«постная» метафорика не может быть только фразеологической. Она является примером того процесса, который я описывал выше: аскеза через секуляризацию расширяет сферу своего функционирования и деформируется. Деформацией, безусловно, сопровождается любая художественная фигурация аскезы. Однако в романе Платонова происходит радикализация. Пост становится «вещью», которую все между собой делят и которая по определению никому не принадлежит. Чевенгурский пост является той негативной силой, которая производит между людьми новую «привязанность»277. Направленность аскезы и аскета к небу, вектор ввысь полностью отменены. Небо над Чевенгуром отражает, наоборот, бедность земли: «…город расположен в ровной скудной степи, небо над Чевенгуром тоже похоже на степь – и нигде не заметно красивых природных сил, отвлекающих людей от коммунизма и от уединенного интереса друг к другу»278. Есть даже такой случай, в первое утро коммунизма, когда свет солнца выступает не как питатель, а как жадно питающийся (в свою очередь как «едок»): «Свет утра расцветал в пространстве и разъедал вянущие ветхие тучи»279. Или: «…он <Чепурный> видел, как свет солнца разъедал туманную мглу над землей, как осветился голый курган…»280

Возможно, на идейном горизонте романа Платонова где-то еще мелькают постники-пустынники. Но если их делом было подвижничество (духовная борьба) среди пустыни, то делом чевенгурцев является пост как пожирающая пустота. Знают ли они вообще, что постятся и что революция, собственно, состоит из их поста? Новый пролетариат, несомненно, ничего не подозревает. Большевики же, конечно, программно начали строить этот пост через уничтожение буржуазии, организовав ей «второе пришествие». Но пост чевенгурских большевиков стал реальностью уже тогда, когда они только начинают его провозглашать. Когда Чепурный еще отмечает: «В нас же есть сознание правильного отношения к солнцу, а для труда у нас нужды нет»281, – пост, одновременно объединяющий людей и разделяющий их, давно вышел за пределы их революционного сознания.

***

В текстах Гоголя, Чернышевского и Толстого аскеза становится дискурсивной и художественной возможностью. Взятие индивидуального контроля над говением и разговением сопровождается здесь глубоким кризисом героя, доводя его до сумасшествия и до грани самоубийства или, как в случае Чернышевского, до растворения героя как персонажа (Рахметов оказывается «орудием» в руках рассказчика). Произведения Гоголя и Толстого создают парадоксальную, полностью никогда не реализируемую ценность безотчетности аскезы.
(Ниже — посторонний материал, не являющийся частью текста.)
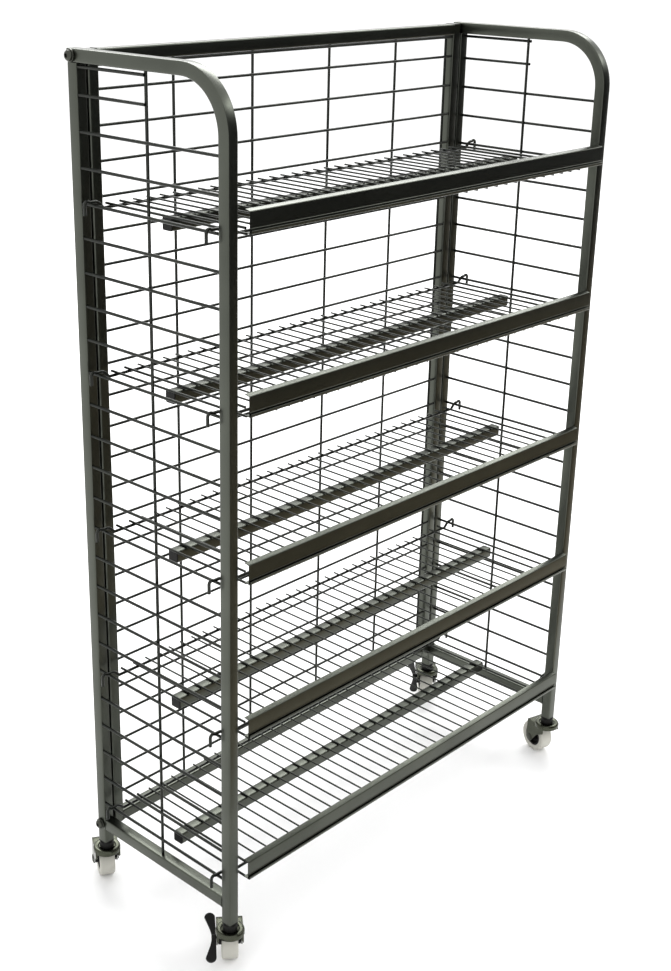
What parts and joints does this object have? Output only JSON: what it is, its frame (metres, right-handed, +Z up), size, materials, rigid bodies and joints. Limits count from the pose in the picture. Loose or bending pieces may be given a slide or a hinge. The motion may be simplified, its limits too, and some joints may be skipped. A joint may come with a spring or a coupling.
{
  "type": "wire display rack",
  "caption": "Mobile retail display rack: tube end frames and back frame with wire grids, hook-on wire shelves with price channels, on swivel castors.",
  "frame": {"origin": "on the floor under the centre of the footprint, trailing castors included", "axes": "+X towards the right end, +Y towards the back grid, +Z up"},
  "size_m": [0.9532, 0.3826, 1.373],
  "materials": {
    "frame_paint": "satin powder coat, gunmetal grey-green",
    "wire_paint": "satin powder coat, gunmetal grey-green",
    "castor_metal": "grey-green coated pressed steel, slightly glossy",
    "bolt_steel": "plated",
    "black_plastic": "moulded, slightly glossy",
    "grey_tyre": "light grey non-marking rubber"
  },
  "bodies": {
    "rack": {"left_end_frame": "frame_paint", "left_side_wire_grid": "wire_paint", "left_bottom_frame_bolt": "bolt_steel", "left_top_frame_bolt": "bolt_steel", "right_end_frame": "frame_paint", "right_side_wire_grid": "wire_paint", "right_bottom_frame_bolt": "bolt_steel", "right_top_frame_bolt": "bolt_steel", "back_frame": "frame_paint", "back_wire_grid": "wire_paint", "front_left_castor_stem": "black_plastic", "rear_left_castor_stem": "black_plastic", "front_right_castor_stem": "black_plastic", "rear_right_castor_stem": "black_plastic"},
    "shelf_1": {"shelf_1_wire_deck": "wire_paint", "shelf_1_price_channel": "frame_paint", "shelf_1_support_tube": "frame_paint", "shelf_1_tube_cap_left": "black_plastic", "shelf_1_tube_cap_right": "black_plastic"},
    "shelf_2": {"shelf_2_wire_deck": "wire_paint", "shelf_2_price_channel": "frame_paint", "shelf_2_support_tube": "frame_paint", "shelf_2_tube_cap_left": "black_plastic", "shelf_2_tube_cap_right": "black_plastic"},
    "shelf_3": {"shelf_3_wire_deck": "wire_paint", "shelf_3_price_channel": "frame_paint", "shelf_3_support_tube": "frame_paint", "shelf_3_tube_cap_left": "black_plastic", "shelf_3_tube_cap_right": "black_plastic"},
    "shelf_4": {"shelf_4_wire_deck": "wire_paint", "shelf_4_price_channel": "frame_paint", "shelf_4_support_tube": "frame_paint", "shelf_4_tube_cap_left": "black_plastic", "shelf_4_tube_cap_right": "black_plastic"},
    "shelf_5": {"shelf_5_wire_deck": "wire_paint", "shelf_5_price_channel": "frame_paint", "shelf_5_support_tube": "frame_paint", "shelf_5_tube_cap_left": "black_plastic", "shelf_5_tube_cap_right": "black_plastic"},
    "front_left_castor": {"front_left_castor_fork": "castor_metal", "front_left_castor_axle": "bolt_steel"},
    "front_left_wheel": {"front_left_castor_hub": "black_plastic", "front_left_castor_tyre": "grey_tyre"},
    "front_left_brake": {"front_left_brake_pedal": "black_plastic"},
    "rear_left_castor": {"rear_left_castor_fork": "castor_metal", "rear_left_castor_axle": "bolt_steel"},
    "rear_left_wheel": {"rear_left_castor_hub": "black_plastic", "rear_left_castor_tyre": "grey_tyre"},
    "front_right_castor": {"front_right_castor_fork": "castor_metal", "front_right_castor_axle": "bolt_steel"},
    "front_right_wheel": {"front_right_castor_hub": "black_plastic", "front_right_castor_tyre": "grey_tyre"},
    "rear_right_castor": {"rear_right_castor_fork": "castor_metal", "rear_right_castor_axle": "bolt_steel"},
    "rear_right_wheel": {"rear_right_castor_hub": "black_plastic", "rear_right_castor_tyre": "grey_tyre"},
    "rear_right_brake": {"rear_right_brake_pedal": "black_plastic"}
  },
  "joints": [
    {"name": "shelf_1_lift", "type": "slide", "parent": "rack", "child": "shelf_1", "axis": [0, 0, 1], "range_m": [0, 0.03]},
    {"name": "shelf_2_lift", "type": "slide", "parent": "rack", "child": "shelf_2", "axis": [0, 0, 1], "range_m": [0, 0.03]},
    {"name": "shelf_3_lift", "type": "slide", "parent": "rack", "child": "shelf_3", "axis": [0, 0, 1], "range_m": [0, 0.03]},
    {"name": "shelf_4_lift", "type": "slide", "parent": "rack", "child": "shelf_4", "axis": [0, 0, 1], "range_m": [0, 0.03]},
    {"name": "shelf_5_lift", "type": "slide", "parent": "rack", "child": "shelf_5", "axis": [0, 0, 1], "range_m": [0, 0.03]},
    {"name": "front_left_swivel", "type": "hinge", "parent": "rack", "child": "front_left_castor", "pos_m": [-0.42915, -0.16844, 0.066], "axis": [0, 0, 1], "continuous": true},
    {"name": "front_left_wheel_spin", "type": "hinge", "parent": "front_left_castor", "child": "front_left_wheel", "pos_m": [-0.41275, -0.14957, 0.03], "axis": [-0.7547, 0.6561, 0], "continuous": true},
    {"name": "front_left_brake_rock", "type": "hinge", "parent": "front_left_castor", "child": "front_left_brake", "pos_m": [-0.4239, -0.1624, 0.048], "axis": [-0.7547, 0.6561, 0], "range_deg": [0, 30]},
    {"name": "rear_left_swivel", "type": "hinge", "parent": "rack", "child": "rear_left_castor", "pos_m": [-0.42915, 0.13256, 0.066], "axis": [0, 0, 1], "continuous": true},
    {"name": "rear_left_wheel_spin", "type": "hinge", "parent": "rear_left_castor", "child": "rear_left_wheel", "pos_m": [-0.41665, 0.15421, 0.03], "axis": [-0.866, 0.5, 0], "continuous": true},
    {"name": "front_right_swivel", "type": "hinge", "parent": "rack", "child": "front_right_castor", "pos_m": [0.43185, -0.16844, 0.066], "axis": [0, 0, 1], "continuous": true},
    {"name": "front_right_wheel_spin", "type": "hinge", "parent": "front_right_castor", "child": "front_right_wheel", "pos_m": [0.43874, -0.14441, 0.03], "axis": [-0.9613, 0.2756, 0], "continuous": true},
    {"name": "rear_right_swivel", "type": "hinge", "parent": "rack", "child": "rear_right_castor", "pos_m": [0.43185, 0.13256, 0.066], "axis": [0, 0, 1], "continuous": true},
    {"name": "rear_right_wheel_spin", "type": "hinge", "parent": "rear_right_castor", "child": "rear_right_wheel", "pos_m": [0.44922, 0.15054, 0.03], "axis": [-0.7193, 0.6947, 0], "continuous": true},
    {"name": "rear_right_brake_rock", "type": "hinge", "parent": "rear_right_castor", "child": "rear_right_brake", "pos_m": [0.43741, 0.13831, 0.048], "axis": [-0.7193, 0.6947, 0], "range_deg": [0, 30]}
  ]
}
Чернышевский показывает, наоборот, полную экономизацию упражнений Рахметова в смешном, почти фантастическом, а может быть, и карнавальном свете. Его ригорист является риторической «фигурой» (выражение рассказчика), которая ex negativo гарантирует индентификацию читателей с другими персонажами романа: новыми, но все же средними людьми. Предельное расширение поста как своего рода пространства борьбы мы видели в «Чевенгуре» Платонова. Большевики стратегически пользуются постным днем, чтобы на следующий день тем эффективнее истребить буржуазию (по-старому соблюдающую пост). С другой стороны, платоновский рассказчик, воспроизводя мысль одного из персонажей, объявляет «постной» новую пустоту Чевенгура. С постом или в пост коллективно играют революционеры. В этом смысле пост в их руках – весьма «отчетный» и даже в высшей степени расчетливый. Но в отличие от целесообразной игры с «орудием» Рахметовым и его гротескной диетой у Чернышевского пост у Платонова ничем и никем не контролируется. Он то, что остается от милленаристического плана. Аскеза превращается из традиционного ритуала-упражнения в кошмарное событие.